SCIF recently drew complaints from the Sacramento-based California Society of Industrial Medicine & Surgery for revising its medical network contract language to require doctors treating its claimants to agree not to prescribe more than a 60-day supply of opioids without prior approval.

The drugs typically plateau in their effectiveness at 60 days and the guidelines call for limiting their use to that period, according to SCIF.

The guidelines essentially direct that “there is a place for opioids, but that place is for acute severe pain for a brief period of time or end of life (care),” Dr. Peplowski said. “That is where opioids are appropriate…because used in a fashion other than that, they can be destructive and harmful.”

Doctors treating a unique patient needing narcotic pain relievers beyond the 60 days can request SCIF's approval, Dr. Peplowski said. Such a request gives SCIF's utilization peer review doctors an opportunity to help the treating physician develop a plan of care.

But the society, which represents medical providers that treat injured workers, said in a June 20 letter to SCIF that it is concerned the insurer is attempting to “place an improper restraint on providers' obligations to provide care by defining medical necessity, not on the basis (of) evidence-based guidelines, but rather as a matter of contractual obligation.”

The fact that narcotics are overprescribed is undeniable, said Stephen J. Cattolica, the society's director of government relations. But others in the medical treatment chain, such as pharmacy distributors, also are responsible for the problem, he added.

It's not a matter of blaming doctors or patients, several occupational medical experts agreed. Several factors often influence doctor prescriptions.

A primary care provider may want to help a patient suffering from pain while not knowing all the problems associated with narcotics, Dr. Deitz said.

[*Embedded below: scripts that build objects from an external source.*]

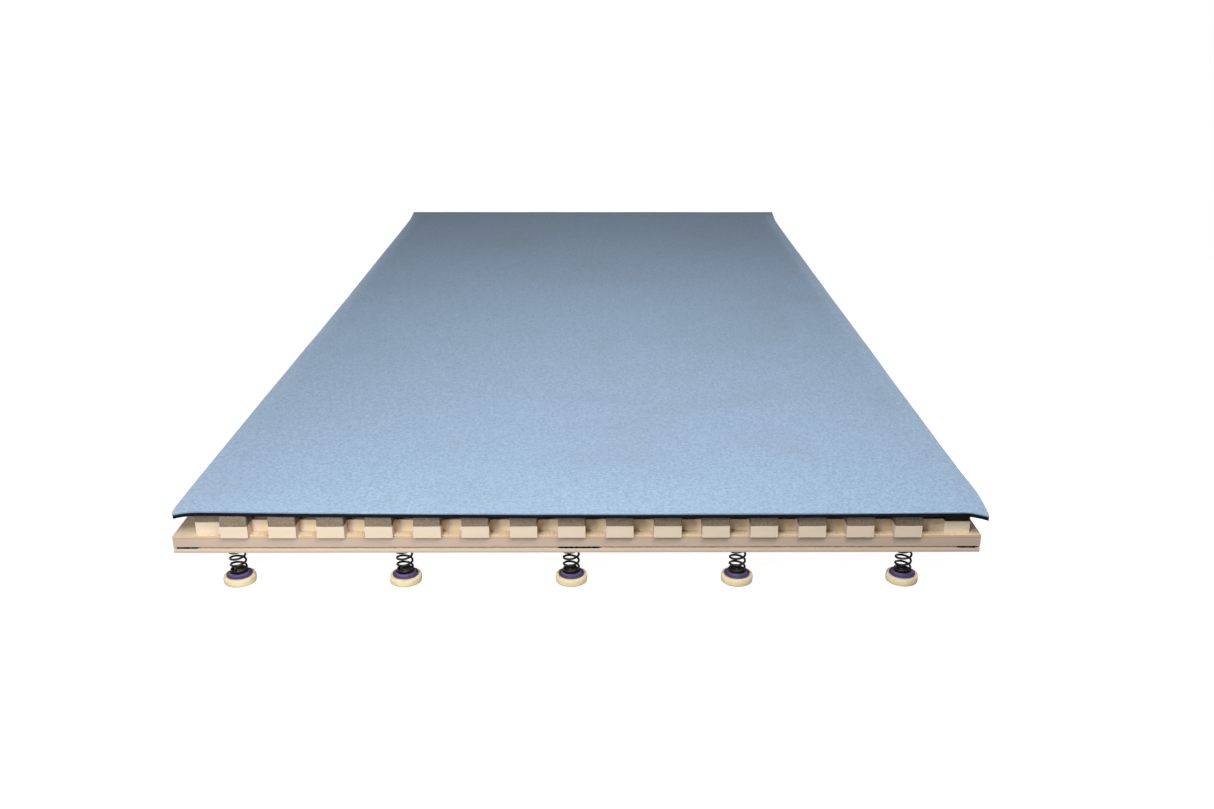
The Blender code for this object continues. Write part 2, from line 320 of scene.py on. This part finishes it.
def cup_look():
    """Moulded purple plastic with a fine grain, nearly black on its floor and its post, and darker on the
    flange's top.
    """
    look = Look("cup_plastic", 0.38, Specular_IOR_Level=0.45)
    cloud = look.noise(45, detail=4)
    scuffs = look.noise(320, detail=4, rough=0.7, at=look.stretched((1, 1, 0.4)))
    base = look.ramp(cloud, (0.3, (0.105, 0.075, 0.215)), (0.7, (0.150, 0.112, 0.285)))
    base = look.mix(look.ramp(scuffs, (0.58, 0.0), (0.80, 0.30)), base, (0.24, 0.21, 0.36))
    height = look.axis("Z")
    slack = 0.0003  # how far a point may be from a face's height and still belong to it
    level = look.math("GREATER_THAN", look.normal_z(), 0.5)
    inside = look.math("MULTIPLY", look.math("GREATER_THAN", height, CUP_FLOOR - slack), level)
    on_rim = look.math("COMPARE", height, CUP_RIM, slack)
    on_post = look.math("GREATER_THAN", height, CUP_RIM + 0.0004)
    # the floor inside the collar, all but its rim, and the post are made nearly black
    dark_inside = look.math("MULTIPLY", inside, look.math("SUBTRACT", 1.0, on_rim))
    dark_inside = look.math("MAXIMUM", dark_inside, on_post)
    # the flange's upward faces are darkened by about half
    dark_flange_top = look.math("MULTIPLY", look.math("LESS_THAN", height, CUP_FLOOR - 0.003), level)
    base = look.mix(look.math("MULTIPLY", dark_flange_top, 0.55), base, (0.030, 0.024, 0.034))
    look.set("Base Color", look.mix(dark_inside, base, (0.020, 0.015, 0.016)))
    look.set("Normal", look.bump(look.noise(1400, detail=2), 0.00012, 0.5))
    return look.material


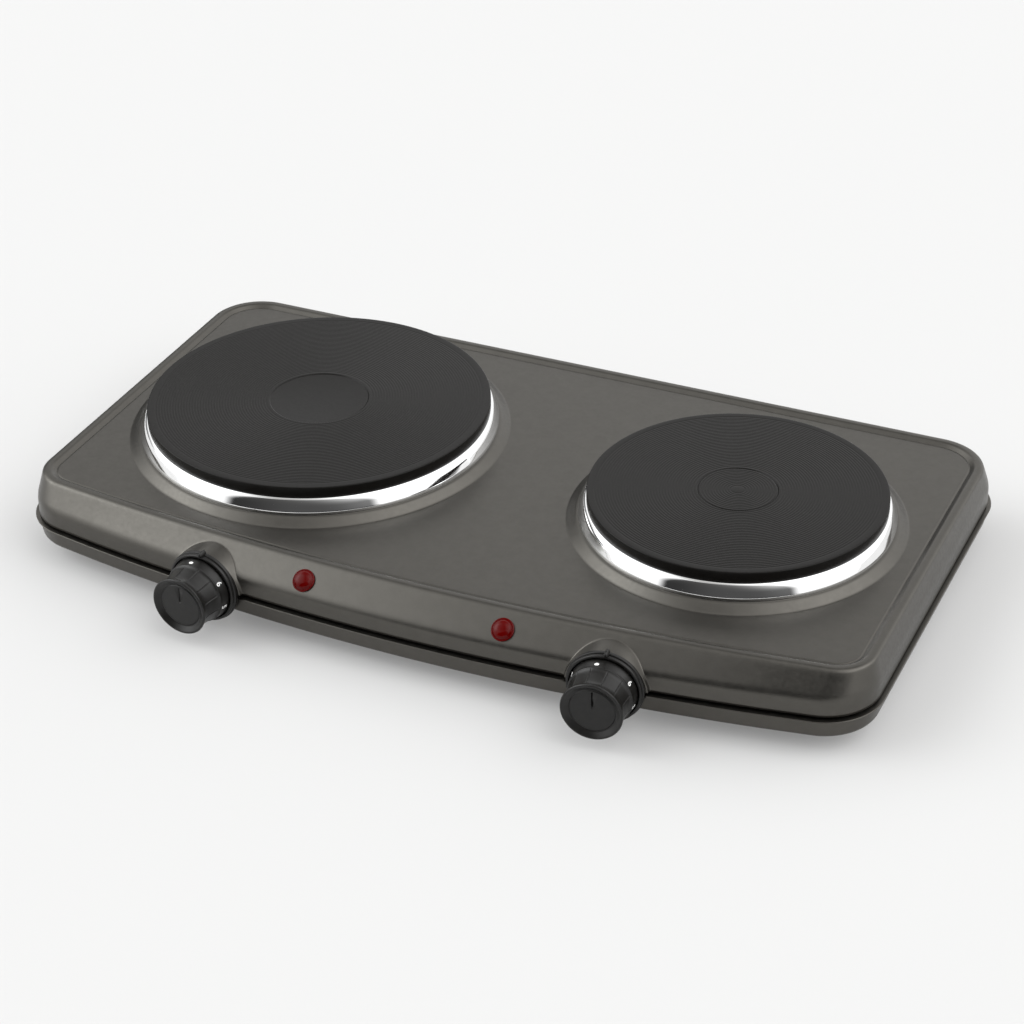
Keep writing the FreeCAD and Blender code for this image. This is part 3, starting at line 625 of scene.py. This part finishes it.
def make_knob(side, place):
    starts = [FACET_TURN / 2 + FACET_TURN * i for i in range(FACETS)]
    turns = np.radians([start + t for start in starts for t in FACET_TURNS])
    local = np.array(FACET_TURNS * FACETS)
    trench = np.clip(1 - np.minimum(local, FACET_TURN - local) / TRENCH, 0, 1)
    flat = 1 - np.cos(math.pi / FACETS) / np.cos(np.radians(local - FACET_TURN / 2))

    def row(radius, z):
        return np.c_[radius * np.cos(turns), radius * np.sin(turns), np.full(len(turns), z)]

    rows = [row(radius, z) for radius, z in KNOB_SKIRT]
    for radius, z in KNOB_GRIP:
        fade = max(0.0, min(1.0, (z - GRIP_FOOT) / 0.8, (GRIP_HEAD - z) / 1.4))
        rows.append(row(radius * (1 - FLATNESS * flat * fade) - TRENCH_DEEP * trench * fade, z))
    rows += [row(radius, z) for radius, z in KNOB_FACE + KNOB_HOLLOW]
    skin = Skin()
    skin.rows(rows)
    knob = skin.object(f"{side}_control_knob", place)

    slit = Skin()
    near, far = SLIT_Y
    half = SLIT_WIDE / 2
    loop = np.array([(-half, near), (half, near), (half, far), (-half, far)])
    ends = [at_height(loop, z) for z in SLIT_Z]
    slit.rows(ends)
    for end in ends:
        slit.add(end, [(0, 1, 2, 3)])
    carve(knob, [slit.object("cutter", place)])
    return knob


BAND_Z = 3.3            # middle of the printed band
BAND_RADIUS = 17.25
BAND_TAPER = 0.165
BAND_MEAN = 17.0
DOT_TURN = math.radians(-8)
DOT_SIZE = (1.25, 0.85)
DOT_STEPS = 24
MARK_LIFT = (0.01, 0.07)    # bottom and top of the raised marks, above the band
DIAL = "654321"
DIAL_START = 58
DIAL_STEP = 48
DIGIT_SIZE = 4.4


def band_point(angle, across, lift):
    """A point on the knob's printed band: angle clockwise from the top, across towards the body."""
    z = BAND_Z - across
    radius = BAND_RADIUS - (z - 0.6) * BAND_TAPER + lift
    return (radius * math.sin(angle), radius * math.cos(angle), z)


def wrap_on_band(mesh, angle, size):
    """Lay a flat drawing, x along and y up, round the printed band."""
    for vertex in mesh.vertices:
        x, y, z = (c * size for c in vertex.co)
        lift = MARK_LIFT[z > 0]
        vertex.co = Vector(band_point(angle + x / BAND_MEAN, y, lift)) * MM


def make_marks(side, place):
    """The off mark and the dial's numbers."""
    marks = []
    for i, digit in enumerate(DIAL):
        curve = bpy.data.curves.new("digit", "FONT")
        curve.body = digit
        curve.align_x = "CENTER"
        curve.align_y = "CENTER"
        curve.extrude = 0.01
        curve.offset = 0.018
        text = link("digit", curve)
        shown = text.evaluated_get(bpy.context.evaluated_depsgraph_get())
        mesh = bpy.data.meshes.new_from_object(shown)
        bpy.data.objects.remove(text)
        wrap_on_band(mesh, math.radians(DIAL_START + DIAL_STEP * i), DIGIT_SIZE)
        marks.append(mesh)
    rounds = [t * 2 * math.pi / DOT_STEPS for t in range(DOT_STEPS)]
    rows = [[band_point(DOT_TURN + math.cos(t) * DOT_SIZE[0] / BAND_MEAN,
                        math.sin(t) * DOT_SIZE[1], lift) for t in rounds] for lift in MARK_LIFT]
    dot = Skin()
    dot.rows(rows)
    for row in rows:
        dot.add(row, [range(DOT_STEPS)])
    marks.append(bpy.data.meshes.new("dot"))
    marks[-1].from_pydata([tuple(c * MM for c in p) for p in dot.points], [], dot.faces)
    bm = bmesh.new()
    for mesh in marks:
        bm.from_mesh(mesh)
    bmesh.ops.remove_doubles(bm, verts=bm.verts, dist=WELD * MM / 4)
    bmesh.ops.recalc_face_normals(bm, faces=bm.faces)
    mesh = bpy.data.meshes.new(f"{side}_dial_marks")
    bm.to_mesh(mesh)
    bm.free()
    mesh.transform(place)
    return link(mesh.name, mesh)


NUB_AT = 19.9
NUB_HIGH = 1.45
NUB_TURN = math.radians(3)


def make_bezel(side, place):
    """The fixed ring behind a knob, with its pointer at the top."""
    profile = soften([(5.5, -2.5), (17.7, -2.5), (17.9, 0.0), (19.3, 0.0), (19.45, -1.5),
                      (19.0, -1.9), (BEZEL_RADIUS, -2.3), (BEZEL_RADIUS, -BEZEL_THICK),
                      (5.5, -BEZEL_THICK)],
                     [0, 0.4, 0.35, 0.7, 0.3, 0.2, 0.35, 0.2, 0], 5)
    skin = Skin()
    revolve(skin, profile + [profile[0]], count=128)
    nub = Skin()
    revolve(nub, soften([(0, -3.9), (1.35, -3.9), (NUB_HIGH, -1.2), (0.9, 0.55), (0, 0.62)],
                        [0, 0.2, 1.0, 0.6, 0], 5), 0, NUB_AT, 24)
    # Its outer half is drawn out to a blunt point, and all of it is bent round the ring.
    for i, (x, y, z) in enumerate(nub.points):
        rise = y - NUB_AT
        narrow = 1 - 0.45 * max(rise, 0) / NUB_HIGH
        turn = NUB_TURN - x * narrow / NUB_AT
        reach = NUB_AT + rise * (NUB_HIGH if rise > 0 else 1.0)
        nub.points[i] = (reach * math.sin(turn), reach * math.cos(turn), z)
    skin.add(nub.points, nub.faces)
    return skin.object(f"{side}_bezel_ring", place)


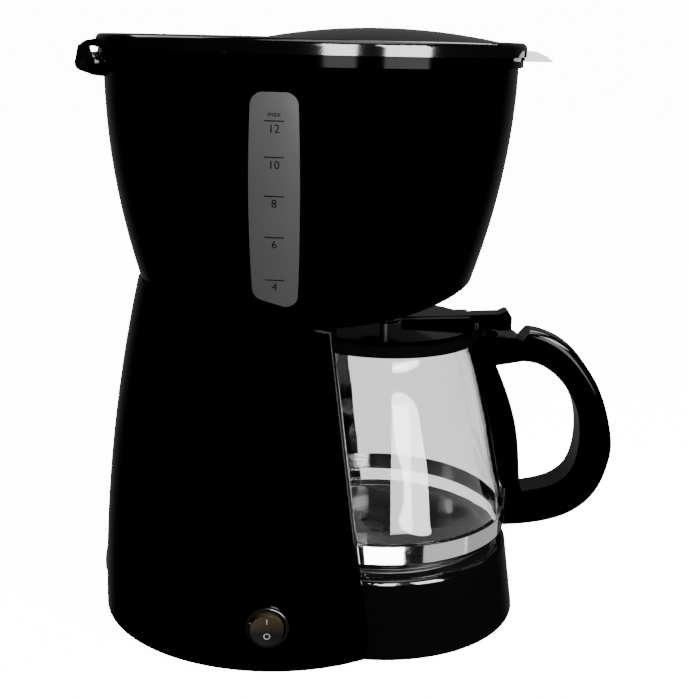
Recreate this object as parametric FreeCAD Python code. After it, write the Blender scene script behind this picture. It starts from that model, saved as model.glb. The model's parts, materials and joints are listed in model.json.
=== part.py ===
import FreeCAD, Part
import math
import os
from FreeCAD import Matrix, Vector

# Drip coffee maker, in millimetres. +Z is up and -Y is the front, where the jug's handle points.
# The shapes are laid out about the jug's axis (X = 0, Y = 0, ground at Z = 0), and every piece is
# moved along Y when it is written, so that the row's origin is the middle of the whole object's base.

# ---------------------------------------------------------------- general
WALL = 2.4             # moulded shell
THIN_WALL = 2.0        # inner mouldings
SEAM_GAP = 0.5         # visible joint between two shells
NEST_GAP = 0.6         # between mouldings that sit inside each other
RUN_GAP = 0.4          # between bodies that move past each other
PIN_GAP = 0.05         # radial running clearance of a pin in its bore
FEW = 0.1              # between fixed pieces that touch along curved faces

# ---------------------------------------------------------------- jug
JUG_R = 70.0           # outside of the steel band
JUG_H = 111.0          # from the glass base to the lower edge of the neck collar
GLASS_T = 2.2
NECK_R = 47.0          # glass at the neck
BAND_T = 0.6
BAND_H = 9.5
BAND_UP = 8.0          # band's lower edge above the glass base
COLLAR_H = 6.0         # black ring round the glass rim
JUG_LID_T = 2.2
LID_REST = 0.3         # gap under the closed jug lid
PIVOT_R = 1.3
LUG_GAP = 1.4          # half the gap between the band's turned-out ends
LUG_REACH = 9.0
BAND_SCREW_OUT = 4.6
LEVER_W = 11.0
HANDLE_W = 19.0
HANDLE_ROUND = 4.5     # rounding of the handle's long edges
HANDLE_REACH = 56.9    # handle's front beyond the band
JUG_TRAVEL_ROOM = 6.0  # between the band and the wall behind the jug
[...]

More doctor education is necessary, said Kathryn Mueller, a professor in the department of emergency medicine at the University of Colorado Denver's medical campus and one of the WCRI report authors.

About 10 years ago, accrediting organizations and some state medical boards pushed doctors to make certain that any pain was treated adequately, Dr. Mueller said. “So the push to take care of undertreated pain, which we agreed did exist, I think has unfortunately led to this situation where now they have to worry about maybe we are overprescribing,” she said.

Applying the medical guidelines when prescribing narcotics could help, Dr. Mueller said.

The guidelines call for practices such as screening patients for their susceptibility to drug addiction and other risk factors, such as co-morbid psychiatric conditions. They also call for monitoring patients provided with long-term narcotics prescriptions through practices such as periodic urine tests.

The medical experts stressed, though, that the urine tests discussed in the guidelines are not the type provided by employers, such as for pre-employment screening. They are medical exams provided by the treating doctor to assure appropriate medication compliance.

But the WCRI report titled “Interstate Variations in Use of Narcotics” said that in most of the 17 larger states studied, psychological evaluation and treatment were provided in only 3% to 4% of cases.

The study examined 75,000 nonsurgical claims that had 360,000 pain medication prescriptions associated with them.

“Longer-term use of narcotics has a greater potential for overuse, abuse and diversion, and also puts injured workers at higher risk of disability and work loss, and even death from prescription drug overdose,” the report concludes. “However, we found that few of those longer-term users of narcotics received the services recommended by medical guidelines for chronic opioid management, such as drug screening and psychological evaluation and treatment.”